Decís que hay menos referencias literarias. Hace mucho planteaste que tu generación no pudo matar a sus padres literarios porque ya los había matado o silenciado la dictadura, y en La uruguaya Borges se vuelve un nombre bastante recurrente.
-Bioy, Cortázar, Borges, son abuelos que iluminan con su inteligencia, y no provocan conflictos. Las figuras paternas -que pueden haber sido [Antonio] Di Benedetto, [Rodolfo] Walsh- habían desaparecido cuando yo los tendría que haber leído. Literariamente me crié con la generación anterior. Después yo recibo a esa generación borrada por medio de mis contemporáneos. Por ellos entro a leer esos autores. Y también por la facultad. Esa lectura de los autores que mataron es como una cicatrización, un intento de unir la grieta. Entonces, aparece una formación medio clásica, si querés, y de ahí provienen mi trabajo con el lenguaje, los sonetos -un poco anacrónico-, y una búsqueda personal de esa cualidad, desde la época en la que estoy. Con aquellas herramientas, ¿cómo hago para escribir esto que sucede ahora? Siempre vivo eso, una tensión entre la actualidad, lo berreta y lo cotidiano, frente a lo clásico y la “alta literatura”. La resultante entre esas dos fuerzas es el estilo, y esto es lo que les sucede a todos. Pero no es algo fijo, sino que se va poniendo en juego libro a libro.

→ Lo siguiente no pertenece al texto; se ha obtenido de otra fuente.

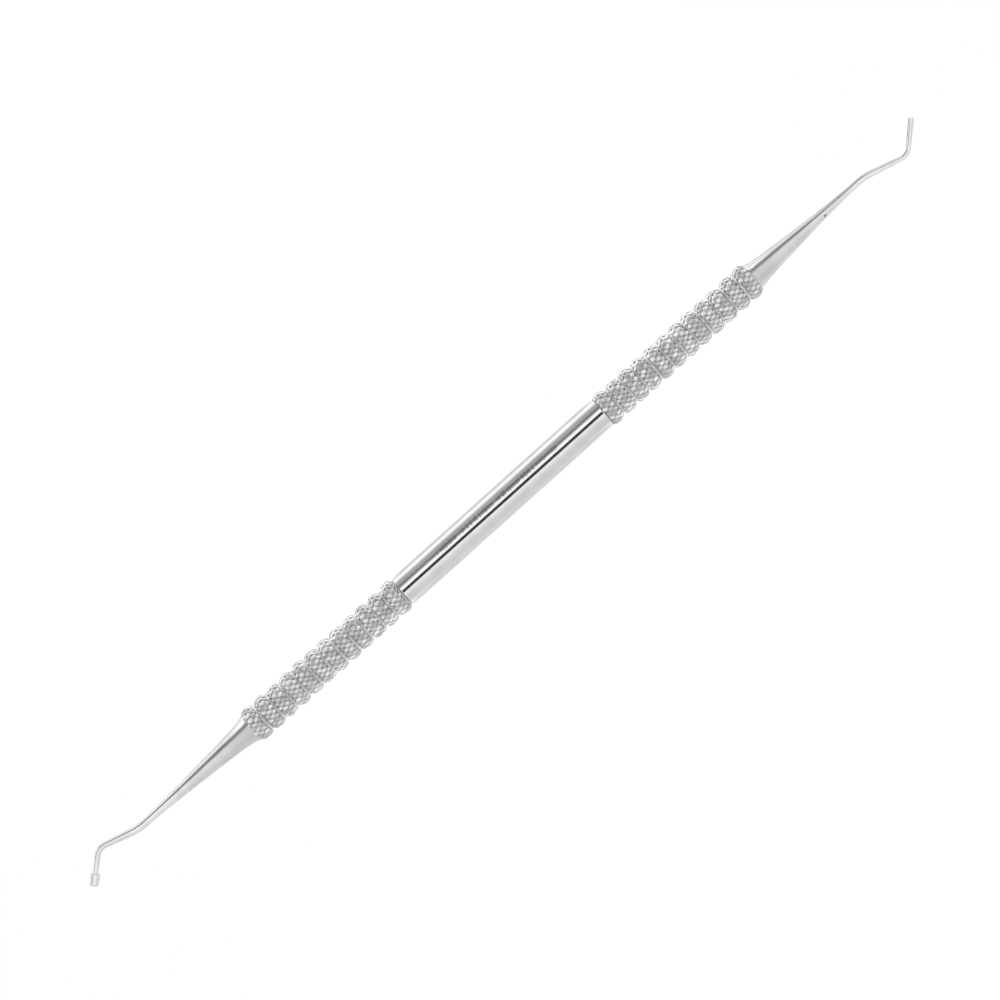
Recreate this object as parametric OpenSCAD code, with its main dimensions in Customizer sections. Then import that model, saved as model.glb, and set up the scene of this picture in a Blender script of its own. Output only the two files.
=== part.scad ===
// Double-ended amalgam condenser: one bar of stainless steel, turned and knurled in the middle,
// drawn out to a thin wire at both ends and bent twice at each, with a small flat nib to pack with.
// It lies on its knurling with the handle along X and both bends in the horizontal plane.
// The large nib is at -X and the small nib at +X. Millimetres, +Z up.

/* [Handle] */
// Diameter over the knurled beads
grip_d = 6.0; // [5.4:0.1:10]
// Diameter of the polished middle
middle_d = 5.2; // [4.8:0.1:5.9]
// Length between the two grips
middle_l = 41; // [20:1:80]
// Length of the cone that leads from the last bead down to the shank
collar_l = 1.26; // [0.5:0.02:4]

/* [Grips] */
// Number of beads on each grip
beads = 12; // [4:1:15]
// Distance from one bead to the next
bead_pitch = 2.58; // [1.8:0.02:4]
// Width of the groove between two beads
groove_w = 0.45; // [0.2:0.05:0.9]
// Depth of that groove below the knurl's tips
groove_depth = 0.65; // [0.4:0.05:1]
// Height of a bead's straight side above the groove's floor
bead_side = 0.2; // [0.1:0.05:0.3]
// Gap between the polished middle and the first bead at the large end
large_gap = 0.4; // [0.1:0.05:1.5]
// Gap between the polished middle and the first bead at the small end
small_gap = 0.1; // [0.05:0.05:1.5]

/* [Knurl] */
// Studs round the handle
studs = 20; // [12:1:22]
// Depth of the knurl from tip to pit
knurl_depth = 0.3; // [0.1:0.02:0.4]
// Drop of a bead's outer rows below its middle row
crown = 0.08; // [0.04:0.01:0.15]

/* [Shanks] */
// Diameter where a shank leaves the handle
base_d = 4.3; // [3.6:0.1:4.6]
// Length of the quick flare at the handle
flare_l = 4.5; // [2:0.1:8]
// Diameter at the end of the flare
flare_d = 3.1; // [2.4:0.1:3.5]

/* [Large end] */
// Length of the taper from the handle to the wire
large_taper_l = 20.2; // [14:0.1:30]
// Diameter of the wire as far as the second bend's leg
large_wire_d = 1.3; // [0.9:0.05:1.8]
// Straight wire before the first bend
large_run_l = 0.5; // [0.5:0.1:8]
// Angle of the first bend, away from the handle's axis
large_bend = 16.1; // [8:0.1:24]
// Straight leg between the two bends
large_leg_l = 4.4; // [2:0.1:9]
// Diameter of the wire at the second bend
large_elbow_d = 1.0; // [0.6:0.05:1.2]
// Angle of the second bend, back across the axis
large_turn = 57.6; // [40:0.1:80]
// Straight wire from the second bend to the nib
large_reach_l = 2.7; // [1:0.05:6]
// Diameter of the neck at the nib
large_neck_d = 0.9; // [0.5:0.05:1.1]
// Length of the nib
large_nib_l = 1.95; // [1:0.05:4]
// Diameter of the nib at its shoulder
large_shoulder_d = 1.62; // [1.2:0.02:3]
// Diameter of the nib at its working face
large_face_d = 1.42; // [1:0.02:2.6]
// Rounding of the large nib's working edge
large_edge_r = 0.32; // [0.05:0.01:0.4]

/* [Small end] */
// Length of the taper from the handle to the wire
small_taper_l = 19.2; // [14:0.1:30]
// Diameter of the wire as far as the second bend's leg
small_wire_d = 1.0; // [0.7:0.05:1.6]
// Straight wire before the first bend
small_run_l = 1.3; // [0.5:0.1:8]
// Angle of the first bend, away from the handle's axis
small_bend = 15.6; // [8:0.1:24]
// Straight leg between the two bends
small_leg_l = 5.1; // [2:0.1:9]
// Diameter of the wire at the second bend
small_elbow_d = 0.78; // [0.4:0.02:0.9]
// Angle of the second bend, back across the axis
small_turn = 58.8; // [40:0.1:80]
// Length of the nib from the second bend to its working face
small_nib_l = 4.5; // [2:0.05:8]
// Diameter of the nib at its working face
small_face_d = 0.86; // [0.4:0.02:1.6]
// Rounding of the small nib's working edge
small_edge_r = 0.06; // [0.02:0.01:0.12]

/* [Bend tools] */
// Radius of the first bends, at the wire's middle
bend_r = 9; // [4:0.5:20]
// Radius of the second bends, at the wire's middle
turn_r = 2.2; // [1.4:0.1:5]

/* [Hidden] */

// Facets of the round stock
$fn = 96;
// Rows of studs in one pitch of the beads, with the row that is lost to the groove
rows_per_pitch = 4;
// Points along a flare, a taper and a rounded edge
flare_steps = 8;
taper_steps = 12;
edge_steps = 6;
// Share of a taper's length that runs as a cone before it eases into the wire
cone_share = 0.78;
// Share of a flare's length at which its curve turns
flare_share = 0.45;
// Rounding of the large nib's shoulder
shoulder_edge_r = 0.1;
// Each straight stretch of wire is let into what it meets, a hair slimmer all round
let_in = 0.1;
slimmer = 0.01;

crown_r = grip_d / 2;
row_r = crown_r - crown;
groove_d = grip_d - 2 * groove_depth;
side_r = groove_d / 2 + bead_side;

bead_w = bead_pitch - groove_w;
row_step = bead_pitch / rows_per_pitch;
grip_l = beads * bead_pitch;
last_bead_x = middle_l / 2 + grip_l - groove_w / 2;
// The collar grows out of the last bead's face, just inside its rim
collar_r = side_r - 2 * slimmer;

// Two tips of a bead's middle row touch the surface side by side
rest_z = max(crown_r * cos(180 / studs), row_r);

// Reach of an end past the handle: out along both bends to the nib's face, then its rim
function reach(straight_l, bend, leg_l, turn, nib_l, face_d, edge_r) =
    let (lean = turn - bend)
    straight_l + bend_r * sin(bend) + leg_l * cos(bend) + turn_r * (sin(bend) + sin(lean))
    + nib_l * cos(lean) + face_d / 2 * sin(lean) - edge_r * (cos(lean) + sin(lean) - 1);

large_reach = reach(large_taper_l + large_run_l, large_bend, large_leg_l, large_turn,
                    large_reach_l + large_nib_l, large_face_d, large_edge_r);
small_reach = reach(small_taper_l + small_run_l, small_bend, small_leg_l, small_turn,
                    small_nib_l, small_face_d, small_edge_r);
centre_x = (large_reach - small_reach) / 2;

// Points of a smooth curve from a to c that leaves and arrives in line with b
function curve(a, b, c, steps) =
    [for (i = [0 : steps]) let (t = i / steps) pow(1 - t, 2) * a + 2 * t * (1 - t) * b + t * t * c];

// Points of an arc, with its angles in degrees
function arc(centre, r, from, to) =
    [for (i = [0 : edge_steps])
        let (a = from + (to - from) * i / edge_steps) centre + r * [cos(a), sin(a)]];

// Rings of one bead along X: place, radius at its tips, radius at its pits
bead_rings = [
    [-bead_w / 2, side_r, side_r],
    [-row_step, row_r, row_r - knurl_depth],
    [0, crown_r, crown_r - knurl_depth],
    [row_step, row_r, row_r - knurl_depth],
    [bead_w / 2, side_r, side_r],
];
spokes = 2 * studs;

// In the rings with an even number a stud stands on each odd spoke, and in the others on each even one
function is_tip(ring, spoke) = (ring + spoke) % 2 == 1;

function bead_point(ring, spoke) =
    let (a = -90 + spoke * 180 / studs,
         r = bead_rings[ring][is_tip(ring, spoke) ? 1 : 2])
    [bead_rings[ring][0], r * cos(a), r * sin(a)];

// One field of the knurl, folded along the line between its two pits
function bead_field(ring, spoke) =
    let (next = (spoke + 1) % spokes,
         a = ring * spokes + spoke,
         b = ring * spokes + next,
         c = (ring + 1) * spokes + next,
         d = (ring + 1) * spokes + spoke)
    is_tip(ring, spoke) ? [[a, d, b], [b, d, c]] : [[a, c, b], [a, d, c]];

// A knurled bead: staggered rows of four-sided studs round the handle
module bead() {
    last = len(bead_rings) - 1;
    points = [for (ring = [0 : last], spoke = [0 : spokes - 1]) bead_point(ring, spoke)];
    fields = [for (ring = [0 : last - 1], spoke = [0 : spokes - 1])
        each bead_field(ring, spoke)];
    start_face = [for (spoke = [0 : spokes - 1]) spoke];
    end_face = [for (spoke = [spokes - 1 : -1 : 0]) last * spokes + spoke];
    polyhedron(points, concat([start_face], fields, [end_face]));
}

// The beads of one grip, out from the polished middle along +X
module grip() {
    for (i = [0 : beads - 1])
        translate([middle_l / 2 + (i + 0.5) * bead_pitch, 0, 0]) bead();
}

// Round bar along X between two places
module bar(from, to, d) {
    translate([from, 0, 0]) rotate([0, 90, 0]) cylinder(h = to - from, d = d);
}

// Polished middle, the grooves' floor under both grips, and the beads
module handle() {
    bar(-last_bead_x, last_bead_x, groove_d);
    bar(-middle_l / 2 - groove_w / 2 + large_gap, middle_l / 2 + groove_w / 2 - small_gap, middle_d);
    grip();
    mirror([1, 0, 0]) grip();
}

// Collar, flare, taper and straight wire in one turned profile, from the last bead along +X
module shank(taper_l, run_l, wire_d) {
    wire_r = wire_d / 2 - slimmer;
    end_x = taper_l + run_l;
    cone_x = flare_l + cone_share * (taper_l - flare_l);
    flare_x = flare_share * flare_l;
    cone_slope = (flare_d / 2 - wire_r) / (cone_x - flare_l);
    flare = curve([base_d / 2, 0], [flare_d / 2 + cone_slope * (flare_l - flare_x), flare_x],
                  [flare_d / 2, flare_l], flare_steps);
    taper = curve([flare_d / 2, flare_l], [wire_r, cone_x], [wire_r, taper_l], taper_steps);
    outline = concat([[0, -collar_l], [collar_r, -collar_l]],
                     flare,
                     [for (i = [1 : taper_steps]) taper[i]],
                     [[wire_r, end_x + let_in], [0, end_x + let_in]]);
    translate([collar_l, 0, 0]) rotate([0, 90, 0]) rotate_extrude() polygon(outline);
    translate([collar_l + end_x, 0, 0]) children();
}

// Straight wire along +X, let in at both ends, with what follows at its end
module run(l, d1, d2) {
    r1 = d1 / 2 - slimmer;
    r2 = d2 / 2 - slimmer;
    rotate([0, 90, 0]) rotate_extrude()
        polygon([[0, -let_in], [r1, -let_in], [r1, 0], [r2, l], [r2, l + let_in], [0, l + let_in]]);
    translate([l, 0, 0]) children();
}

// Wire of one diameter bent in the plane, towards +Y where the angle is positive
module bent(r, angle, d) {
    side = sign(angle);
    translate([0, side * r, 0]) {
        rotate([0, 0, side > 0 ? -90 : 90 + angle])
            rotate_extrude(angle = abs(angle)) translate([r, 0]) circle(d = d);
        rotate([0, 0, angle]) translate([0, -side * r, 0]) children();
    }
}

// Head of the large nib: a plug with a shoulder, drawn in to a flat face with a rounded edge
module large_nib() {
    shoulder = arc([large_shoulder_d / 2 - shoulder_edge_r, shoulder_edge_r], shoulder_edge_r, -90, 0);
    rim = arc([large_face_d / 2 - large_edge_r, large_nib_l - large_edge_r], large_edge_r, 0, 90);
    rotate([0, 90, 0]) rotate_extrude()
        polygon(concat([[0, 0]], shoulder, rim, [[0, large_nib_l]]));
}

// The small nib: the wire itself, a little wider at its flat face
module small_nib() {
    root_r = small_elbow_d / 2 - slimmer;
    rim = arc([small_face_d / 2 - small_edge_r, small_nib_l - small_edge_r], small_edge_r, 0, 90);
    rotate([0, 90, 0]) rotate_extrude()
        polygon(concat([[0, -let_in], [root_r, -let_in], [root_r, 0]], rim, [[0, small_nib_l]]));
}

module large_end() {
    shank(large_taper_l, large_run_l, large_wire_d)
        bent(bend_r, -large_bend, large_wire_d)
        run(large_leg_l, large_wire_d, large_elbow_d)
        bent(turn_r, large_turn, large_elbow_d)
        run(large_reach_l, large_elbow_d, large_neck_d)
        large_nib();
}

module small_end() {
    shank(small_taper_l, small_run_l, small_wire_d)
        bent(bend_r, -small_bend, small_wire_d)
        run(small_leg_l, small_wire_d, small_elbow_d)
        bent(turn_r, small_turn, small_elbow_d)
        small_nib();
}

// The whole instrument is one piece of steel
module condenser() {
    color("silver") translate([centre_x, 0, rest_z]) {
        handle();
        translate([last_bead_x, 0, 0]) small_end();
        rotate([0, 0, 180]) translate([last_bead_x, 0, 0]) large_end();
    }
}

condenser();
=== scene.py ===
"""Looks of a double-ended amalgam condenser: a knurled steel handle with a bent, tapered wire at each end.

The instrument is one bar of steel, so all its skins ride on the one body and stand for its one solid.
They are worked out in millimetres round the middle of the handle, and moved to the frame's own place.
"""

import logging
import math
from collections.abc import Sequence
from dataclasses import dataclass, field
from enum import Enum
from typing import Protocol

import bpy
import numpy as np
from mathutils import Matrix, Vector

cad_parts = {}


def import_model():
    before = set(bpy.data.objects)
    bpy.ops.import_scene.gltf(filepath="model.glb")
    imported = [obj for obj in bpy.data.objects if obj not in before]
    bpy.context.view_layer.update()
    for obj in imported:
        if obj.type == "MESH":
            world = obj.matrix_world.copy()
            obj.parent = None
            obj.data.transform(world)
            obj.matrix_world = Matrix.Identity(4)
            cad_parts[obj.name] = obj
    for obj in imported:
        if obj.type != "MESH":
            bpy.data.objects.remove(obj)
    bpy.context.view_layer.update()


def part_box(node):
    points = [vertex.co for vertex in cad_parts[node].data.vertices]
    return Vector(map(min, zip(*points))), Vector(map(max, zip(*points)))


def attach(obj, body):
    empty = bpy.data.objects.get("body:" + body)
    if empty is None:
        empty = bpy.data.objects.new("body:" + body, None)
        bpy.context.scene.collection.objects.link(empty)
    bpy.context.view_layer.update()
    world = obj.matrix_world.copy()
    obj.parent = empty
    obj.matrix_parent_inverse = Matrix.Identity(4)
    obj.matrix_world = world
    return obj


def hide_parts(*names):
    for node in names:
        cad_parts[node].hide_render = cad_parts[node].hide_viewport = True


LOG = logging.getLogger("condenser")

MM = 0.001
BODY = "root"
NODE = "condenser"
SHADE = "shade"

# Millimetres between two rings that keep a turned edge crisp.
CREASE = 0.01

# A place along the bar and the radius there, or a place on a ramp and the grey or share there.
Point = tuple[float, float]


class Side(Enum):
    """An end of the handle, with the heading in degrees that its shank leaves it at."""

    LARGE = 180.0
    SMALL = 0.0

    @property
    def sign(self) -> int:
        """Which way along X this end lies, as -1 or 1."""
        return -1 if self is Side.LARGE else 1

    @property
    def label(self) -> str:
        """Plain name of the end, for the names of pieces."""
        return self.name.lower()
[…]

En 2009 viniste a La Propia Cartonera a presentar Pornosonetos. Ahí escuchaste una revelación de un gran personaje de la noche: “Una vez, yo estuve muerto por diez días”. ¿Así te conquistamos?
-Eso fue realismo mágico absoluto. ¡Qué campeón ese tipo! “Una vez, yo estuve muerto por diez días”, y era una conversación totalmente real. Esa fue la noche en la que apareció “Sobredosis de amor” repetida en la rocola. En la novela aparece en Valizas. Y Nuevo París [donde estaba el local de La Cartonera] es el barrio en el que vive Guerra. No se sabe si ella es una cheta de Pocitos que tiene un novio lumpen, si se hace la arrabalera, o si es una mina más bien lumpen que de golpe tiene unas gafas muy buenas. Y la gente es así. Por eso me gustaba la hibridez. Y además, desde su mirada tampoco es muy comprensible, incluso si ella hubiera sido muy estereotipada.
Yendo por otro lado, en un momento del libro Salvatierra dice que hagan lo que quieran con su obra, que él ya disfrutó haciéndola. ¿Coincidís con eso?
-Coincido mucho con eso. Por supuesto que, a diferencia de Salvatierra, que pinta pero nunca lo muestra, a mí me interesa salir a la luz con los libros. Pero sí es cierto que disfruto mucho del proceso de escritura, y por eso en cada libro intento ir por caminos distintos, sin repetir fórmulas. Cada libro es una búsqueda de escritura, por eso surgen una novela escrita en sonetos o un libro de columnas, poesía, cuento. Lo que sucede después con eso es todo yapa. Y Salvatierra es esa idea llevada al extremo. Es un “hagan lo que quieran, yo disfruté pintando”. Para mí cada cosa que escribo es muy importante. Claramente me salva. Me libera de la destrucción total.